Since we moved to Delmarva we've been exploring beaches. We got lucky and moved to an area close to several non-touristy beaches such as Bowers, Big Stone, Slaughter, and Prime Hook National Wildlife Refuge.
We check the tide charts and try to head out at or near low tide making sure to consciously note whether the stretch of beach we are on will still be there if the tide is rolling back in. We often walk for miles. Our longest walk so far this year has been just over nine miles out and back.
Its been sad but interesting and even amazing to watch the tremendous beach erosion and how the beach-side residents and state employees try to maintain the properties and beach access. It looks like they are losing, frankly. These beaches we walk are mostly in the Delaware Bay tucked just inside from the Atlantic Ocean but the ocean is relentless and the bay is bigger than it looks on most maps. There is the daily sea rise that is seemingly transparent but then there are the low pressure systems and when combined with strong onshore winds it can exacerbate high tides or even seem to dismiss a low tide. There doesn't have to be a huge storm it seems, to pull huge chunks of the beach away. I was unaware of that until moving here. We used to live on the other side of the Chesapeake Bay, in Maryland, and had a 30 foot Bayliner in the Magothy River, and before that, we had the boat in the Anchorage Marina in Baltimore. We were out in the boat a lot. But like many pleasure boaters and with working full time we didn't delve all that deeply into NOAA issues. Not that I am now, but I'm ticking my toes in the water, so to speak, just a tad bit more as I learn about our area.
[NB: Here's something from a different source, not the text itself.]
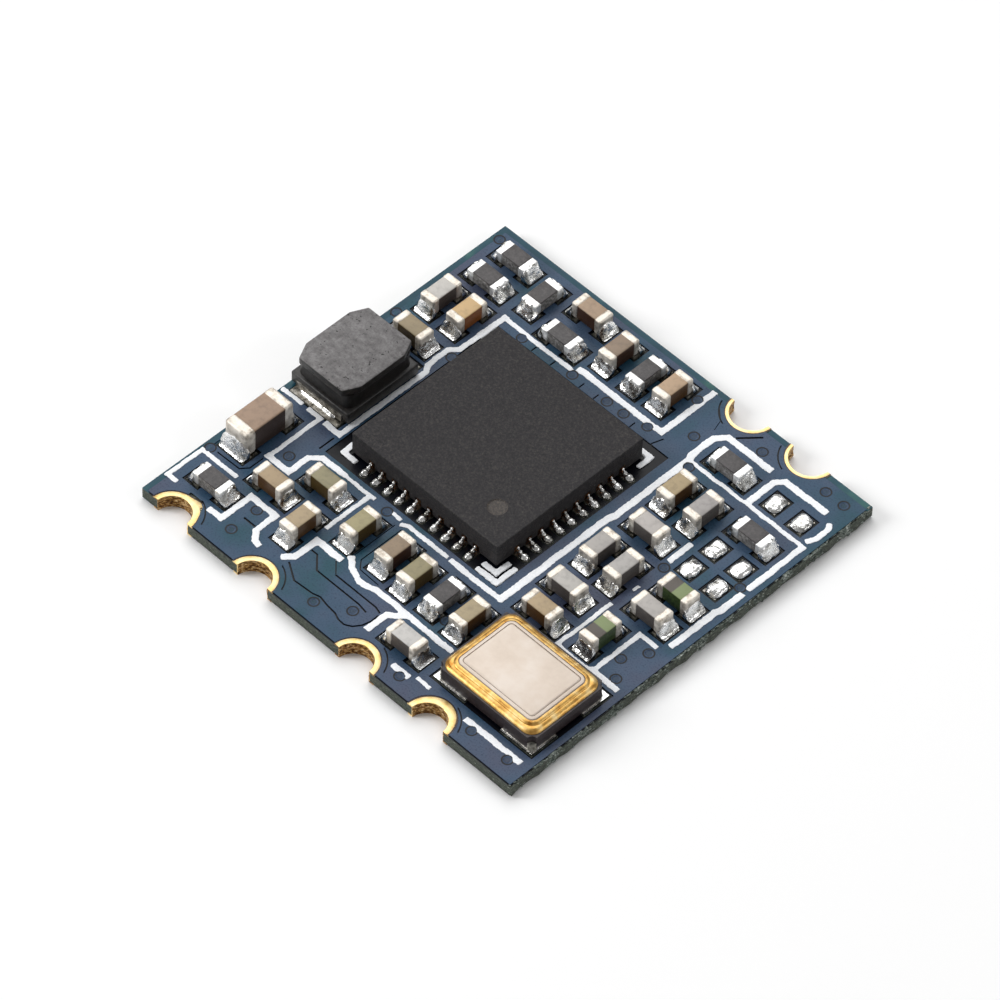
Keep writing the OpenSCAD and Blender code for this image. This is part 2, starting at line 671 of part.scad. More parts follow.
module chip_solder() {
    color([0.85, 0.86, 0.87]) {
        layer(land_z, solder_t) translate(chip_at) box_2d(ground_w, ground_w);
        at_leads() translate([0, 0, land_z]) intersection() {
            linear_extrude(lead_t) lead_land_2d(0);
            rotate([90, 0, -90]) translate([0, 0, -lead_w / 2]) linear_extrude(lead_w)
                solder_side_2d(-lead_l, 0, toe_l, lead_t * climb + solder_t);
        }
    }
}

// --- Crystal -----------------------------------------------------------------------------------

crystal_seat_z = seat_z + crystal_plate;
ring_z = crystal_seat_z + crystal_base_h;
cavity_w = crystal_w - 2 * crystal_wall;
cavity_d = crystal_d - 2 * crystal_wall;
ring_outer = [crystal_w - 2 * ring_step, crystal_d - 2 * ring_step];
lid_size = ring_outer - 2 * [lid_step, lid_step];
module crystal_outline_2d(notch) {
    difference() {
        box_2d(crystal_w, crystal_d);
        for (x = [-1, 1], y = [-1, 1]) translate([x * crystal_w / 2, y * crystal_d / 2])
            circle(notch);
    }
}
module crystal_base() {
    floor_z = crystal_seat_z + crystal_floor;
    color([0.24, 0.2, 0.2]) translate(crystal_at) {
        difference() {
            layer(crystal_seat_z, crystal_base_h) crystal_outline_2d(crystal_notch_r);
            layer(floor_z, crystal_base_h) box_2d(cavity_w, cavity_d);
        }
        layer(floor_z, ledge_h) translate([-cavity_w / 2, -cavity_d / 2])
            square([ledge_w, cavity_d]);
    }
}
// Underside lands that wrap up into the corner notches
module crystal_lands() {
    color([0.8, 0.8, 0.78]) translate(crystal_at) {
        layer(seat_z, crystal_plate) intersection() {
            crystal_outline_2d(crystal_notch_r - crystal_plate);
            crystal_lands_2d(0, 0);
        }
        layer(seat_z, crystal_plate + crystal_base_h / 2) intersection() {
            crystal_outline_2d(crystal_notch_r - crystal_plate);
            for (x = [-1, 1], y = [-1, 1]) translate([x * crystal_w / 2, y * crystal_d / 2])
                circle(crystal_notch_r);
        }
    }
}
module crystal_blank() {
    color([0.85, 0.9, 0.92, 0.6]) translate(crystal_at)
        layer(crystal_seat_z + crystal_floor + ledge_h, blank_t)
            translate([-cavity_w / 2 + blank_gap, -blank_d / 2]) square([blank_w, blank_d]);
}
module crystal_seal_ring() {
    inner = ring_outer - 2 * [ring_w, ring_w];
    color([0.93, 0.76, 0.4]) translate(crystal_at) difference() {
        union() {
            layer(ring_z, ring_h / 2) rounded_2d(ring_outer[0], ring_outer[1], ring_r);
            layer(ring_z, ring_h) rounded_2d(
                ring_outer[0] - lid_step, ring_outer[1] - lid_step, ring_r - lid_step / 2);
        }
        layer(ring_z - eps, ring_h + 2 * eps) box_2d(inner[0], inner[1]);
    }
}
module crystal_lid() {
    color([0.93, 0.87, 0.82]) translate(crystal_at) {
        layer(ring_z + ring_h, lid_t) rounded_2d(lid_size[0], lid_size[1], ring_r - lid_step / 2);
        layer(ring_z + ring_h, lid_t + lid_rise)
            rounded_2d(lid_size[0] - 2 * lid_brim, lid_size[1] - 2 * lid_brim, ring_r - lid_step / 2);
    }
}
module crystal_solder() {
    color([0.85, 0.86, 0.87]) layer(land_z, solder_t)
        translate(crystal_at) crystal_lands_2d(crystal_reach, 0);
}

// --- Power inductor ----------------------------------------------------------------------------

foot_z = seat_z + terminal_t;
drum_mid_z = foot_z + drum_foot_t;
drum_top_z = foot_z + drum_h - drum_top_t;
drum_top = [drum_w - 2 * drum_top_step, drum_d - 2 * terminal_t - 2 * drum_top_step];
module drum_core() {
    rim = drum_top - 2 * [drum_rim_w, drum_rim_w];
    cut = [drum_corner_w, drum_corner_d];
    color([0.5, 0.5, 0.49]) translate(drum_at) {
        layer(foot_z, drum_foot_t) rounded_2d(drum_w, drum_d - 2 * terminal_t, edge_r);
        layer(foot_z, drum_h - drum_top_t / 2) circle(drum_post_d / 2);
        layer(drum_top_z, drum_top_t - drum_rim_h) cut_corner_2d(drum_top, cut);
        layer(drum_top_z, drum_top_t) cut_corner_2d(rim, cut);
    }
}
module drum_winding() {
    color([0.75, 0.42, 0.25]) translate(drum_at)
        layer(drum_mid_z, drum_top_z - drum_mid_z) difference() {
            circle(winding_d / 2);
            circle(drum_post_d / 2);
        }
}
module drum_resin() {
    color([0.12, 0.12, 0.12]) translate(drum_at)
        layer(drum_mid_z, drum_top_z - drum_mid_z) difference() {
            rounded_2d(
                drum_w - 2 * resin_step, drum_d - 2 * terminal_t - 2 * resin_step, resin_r);
            circle(winding_d / 2);
        }
}
module drum_terminals() {
    color([0.8, 0.81, 0.8]) translate(drum_at) for (turn = [0, 180]) rotate(turn) {
        translate([-terminal_w / 2, drum_d / 2 - terminal_l, seat_z])
            cube([terminal_w, terminal_l, terminal_t]);
        translate([-terminal_w / 2, drum_d / 2 - terminal_t, seat_z])
            cube([terminal_w, terminal_t, terminal_t + terminal_up]);
    }
}

// --- Small chip parts --------------------------------------------------------------------------

// A fired ceramic body along X with a plated metal end at each side, standing on z = 0
module end_profile(w, h, r, inset, length) {
    rotate([90, 0, 90]) translate([0, 0, -length / 2]) linear_extrude(length)
        translate([0, h / 2]) rounded_2d(w - 2 * inset, h - 2 * inset, r);
}
module chip_part(l, w, h, end, r) {
    end_profile(w, h, r, end_step, l - end);
    for (s = [-1, 1]) translate([s * (l - end) / 2, 0, 0]) end_profile(w, h, r, 0, end);
}
module capacitor(i) {
    p = capacitor_places[i - 1];
    color(p[3]) translate([0, 0, seat_z]) at(p)
        chip_part(case_l, case_w, capacitor_h, end_l, edge_r);
}
module resistor(i) {
    color([0.16, 0.15, 0.15]) translate([0, 0, seat_z]) at(resistor_places[i - 1]) {
        chip_part(case_l, case_w, resistor_h, end_l, resistor_edge_r);
        layer(resistor_h / 2, resistor_h / 2 + glaze_t) box_2d(case_l - 2 * end_l, case_w - glaze_in);
    }
}
module chip_inductor(i) {
    color([0.45, 0.5, 0.32]) translate([0, 0, seat_z]) at(bead_places[i - 1])
        chip_part(case_l, case_w, bead_h, end_l, resistor_edge_r);
}
module bulk_capacitor() {
    color(brown) translate([0, 0, seat_z]) at(concat(bulk_at, 90))
        chip_part(bulk_l, bulk_w, bulk_h, bulk_end_l, bulk_edge_r);
}

// --- Solder ------------------------------------------------------------------------------------

toe_t = 0.012;
// Side view of a joint: a film from `inner` to the part's end at `end`, then a hollow fillet
// that falls from `rise` at the end to a thin toe at the land's edge, `run` further out
module solder_side_2d(inner, end, run, rise) {
    steps = 5;
    curve = [for (i = [0 : steps]) let (t = i / steps)
        [end + run * t, toe_t + (rise - toe_t) * pow(1 - t, 2)]];
    polygon(concat(
        [[end, solder_t], [inner, solder_t], [inner, 0], [end + run, 0]],
        [for (i = [steps : -1 : 0]) curve[i]]
    ));
}
module pair_solder(l, w, h, end) {
    for (s = [0, 180]) rotate(s) translate([0, w / 2 + land_side, land_z]) rotate([90, 0, 0])
        linear_extrude(w + 2 * land_side)
            solder_side_2d(l / 2 - end, l / 2, heel_l, h * climb + solder_t);
}
module small_part_solder() {
    color([0.85, 0.86, 0.87]) {
        for (p = capacitor_places) at(p) pair_solder(case_l, case_w, capacitor_h, end_l);
        for (p = resistor_places) at(p) pair_solder(case_l, case_w, resistor_h, end_l);
        for (p = bead_places) at(p) pair_solder(case_l, case_w, bead_h, end_l);
        at(concat(bulk_at, 90)) pair_solder(bulk_l, bulk_w, bulk_h, bulk_end_l);
        at(concat(drum_at, 90)) pair_solder(drum_d, terminal_w, terminal_up, terminal_l);
    }
}
// A dome over an empty land: the cap of a sphere, trimmed by the land's four sides
module bare_land_solder() {
    reach = norm([bare_land_l, bare_land_w]) / 2;
    drop = dome_h - dome_rim;
    ball_r = (reach * reach + drop * drop) / (2 * drop);
    color([0.85, 0.86, 0.87]) intersection() {
        layer(land_z, dome_h + eps) bare_lands(0);
        for (p = bare_places) at(p) for (s = [-1, 1])
            translate([s * bare_pitch / 2, 0, land_z + dome_h - ball_r]) sphere(ball_r);
    }
}

board_core();
top_copper();
bottom_copper();
top_mask();
bottom_mask();
top_legend();
edge_contacts();
via_barrels();
chip_moulding();
chip_leads();
chip_ground_pad();
chip_die();
crystal_base();
crystal_lands();
crystal_blank();
crystal_seal_ring();
crystal_lid();
drum_core();
drum_winding();
drum_resin();
drum_terminals();
bulk_capacitor();
for (i = [1 : CAPACITORS])
    capacitor(i);
for (i = [1 : RESISTORS])
    resistor(i);
for (i = [1 : BEADS])
    chip_inductor(i);
small_part_solder();
chip_solder();
crystal_solder();
bare_land_solder();
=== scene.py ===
# %% [markdown]
# # Dressing a small radio module
# The solid model of the module comes from elsewhere and is loaded here as a fixed frame, in metres.
# This lesson gives it its looks: first the camera and lights, then one finish at a time, then one
# piece at a time. Each piece is drawn in millimetres with mesh operators and shrunk to metres at the
# end, because Blender's mesh tools lose precision on shapes a few hundredths of a millimetre long.

import json
import math

import bmesh
import bpy
from mathutils import Matrix, Vector, noise


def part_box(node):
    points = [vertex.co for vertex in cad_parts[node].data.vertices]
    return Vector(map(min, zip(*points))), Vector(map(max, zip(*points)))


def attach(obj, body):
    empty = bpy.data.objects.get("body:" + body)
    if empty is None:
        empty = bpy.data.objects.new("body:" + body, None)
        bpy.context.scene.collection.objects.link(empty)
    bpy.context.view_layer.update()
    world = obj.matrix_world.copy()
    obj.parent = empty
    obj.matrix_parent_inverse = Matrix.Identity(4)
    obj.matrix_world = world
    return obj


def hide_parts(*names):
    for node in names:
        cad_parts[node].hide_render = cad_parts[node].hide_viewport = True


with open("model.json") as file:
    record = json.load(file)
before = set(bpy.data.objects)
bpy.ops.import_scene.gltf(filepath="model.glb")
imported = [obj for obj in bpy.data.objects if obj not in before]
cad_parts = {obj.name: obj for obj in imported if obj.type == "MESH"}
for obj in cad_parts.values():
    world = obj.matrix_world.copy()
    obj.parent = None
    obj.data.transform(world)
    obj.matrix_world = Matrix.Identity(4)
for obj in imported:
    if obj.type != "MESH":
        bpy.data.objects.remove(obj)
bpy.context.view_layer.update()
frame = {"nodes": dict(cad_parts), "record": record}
MM = 0.001


def add_object(name, data):
    """Makes an object from a camera, lamp or mesh and puts it in the scene."""
    made = bpy.data.objects.new(name, data)
    bpy.context.scene.collection.objects.link(made)
    return made


print(len(frame["nodes"]), "solids loaded")

# %% [markdown]
# ## The camera
# A product this small is shot from a hand's breadth away with a long lens, so its parallel edges
# stay almost parallel. We look down at it from the front right corner. The three directions of the
# view are written as the columns of the camera's matrix: right, up and back.

# %% Place the camera
AZIMUTH = math.radians(43.5)
ELEVATION = math.radians(50.05)
ROLL = math.radians(2.24)
DISTANCE = 177.5
LENS = 263.8
AIM = Vector((-0.09, -0.2, 0.38))

view_back = Vector((
    math.sin(AZIMUTH) * math.cos(ELEVATION),
    -math.cos(AZIMUTH) * math.cos(ELEVATION),
    math.sin(ELEVATION),
))
level_right = Vector((math.cos(AZIMUTH), math.sin(AZIMUTH), 0))
level_up = view_back.cross(level_right)
view_right = math.cos(ROLL) * level_right + math.sin(ROLL) * level_up
view_up = view_back.cross(view_right)

camera = add_object("camera", bpy.data.cameras.new("camera"))
camera.data.lens = LENS
camera.data.sensor_width = 36
camera.data.clip_start = 0.01
camera.data.clip_end = 10
turn = Matrix((view_right, view_up, view_back)).transposed().to_4x4()
camera.matrix_world = Matrix.Translation((AIM + view_back * DISTANCE) * MM) @ turn
bpy.context.scene.camera = camera
print("camera at", [round(x, 4) for x in camera.location])

# %% [markdown]
# ## Lights
# Bright metal looks bright only where it mirrors a lamp. A flat face seen from here mirrors the sky
# behind the module, so a very large soft lamp hangs there. A smaller one at the left front lights the
# faces that look that way, and a weak one at the right rear gives the other slopes a glint. Mirror
# rays that miss the lamps find a dark grey world, which gives solder its contrast. The camera itself
# sees the world as white.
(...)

I've found some really interesting things on the beaches. Near Ocean City a year ago I found a small, dead seahorse, frozen solid, lost in the detritus of the wrack line.
Another time, just recently on Slaughter Beach, we found a juvenile snow goose alone on the beach. It looked like it was shivering. It would flap it's wings but couldn't seem to take off. We'd seen huge flocks of them moving across the Delaware Bay and in the surrounding farm fields and wetlands. A state employee with a big earth mover working the lost beach issue told us it had been shot. We hadn't noticed the small greenish spot just behind the left wing. It's hunting season for them and the Prime Hook National Wildlife Refuge allows hunting. The gentleman was nice. He said the snow geese are tough and sometimes they can recover after having been shot. As I said, he was being nice. We'd been contemplating whether we should try to pick it up and take it to some wildlife rehabilitation place. We had very little cell phone coverage on Slaughter Beach so we couldn't find a number to call. Of course, learning it'd been shot kind of changed our assessment of whether anyone would help.